Battling with my inner voices
Tonight I have been battling with my inner voices having sailed into a big hole and spent the second half of the night just flopping around waiting for everyone to catch back up or sail away from me again. It's such a horrible thing to have to deal with and I have never been good at managing my mind when stuck in a wind hole.
Yesterday was about getting south, trying to reach down to where the trade winds are starting to form south of the Canaries, but with the loom of a light wind hole creeping ever closer. It's starting to get warm now and so sailing is in shorts and t shirt which is great, it was a dry day so I used it to do some small jobs around the boat including changing my hydrogen blades so both units are back up and running on each side of the boat. Though I had been more focussed on maintenance yesterday than squeezing every mile out of the boat it felt like I might be winning the battle, we inched across my computer screen towards where the wind arrows actually have barbs, and when night fell I thought I might have got away with it.

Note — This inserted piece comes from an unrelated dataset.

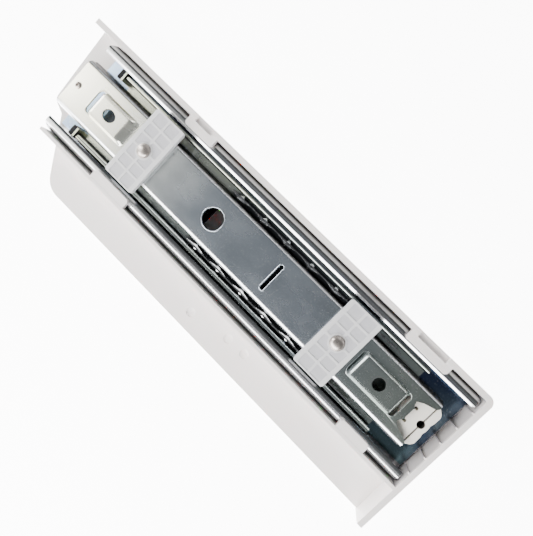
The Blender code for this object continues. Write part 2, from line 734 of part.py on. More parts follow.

But at midnight the wind shut off and for the last six hours I have been slopping around in hell. There is always a temptation to change sails, change tacks, hand steer, trim this and that in the desperate attempt to get moving. All this might gain me a couple of miles in the general scheme of things but exhaust me at the same time so I have had to learn to think big picture in these circumstances, what is the best thing for me to do? And quite often it is to chill out, to keep the boat going on pilot in roughly the right direction, yes to move the weight around the boat to maximise any movement we have but after that to rest, wait for change and be ready to act when it happens.
Meanwhile my mind is mercilessly hounding me..... am I the only one to be in a hole? Is all that work I did to break away going to down the drain? Did I miss something in the navigation that put me here? If I can't sleep I listen to audio books, anything to keep my mind under wraps. This is just one moment in time on a long, long race and I need to take it and move on.
It's also been good to spend time outside, there is no moon at the moment and with the calm seas, the night is an utterly seamless 360 of black silk, punctuated only by the brightest of stars. It's incredible.
I am suffering a little at the moment with a sore back. I pulled a muscle in it a couple of days ago and am in pain when I wake up and having to be a little bit careful moving things around the boat. Before I left my amazing chiropractors gave me a couple of massage balls to bring with me and taught me some techniques for alleviating things like this. I put the two balls in a sock, place it under my lower back and my buttocks, find where it is sore, lean into it and gently roll the ball around. It's a really effective treatment. I now also need to do some conditioning exercises to try and activate the muscle that has been strained, all a lot simpler in the warm weather of the Atlantic.
Today I am hoping the breeze will fill in properly and I might get the first wiff of the trade winds south. It's only been a week but it does seem like this has been a long journey south.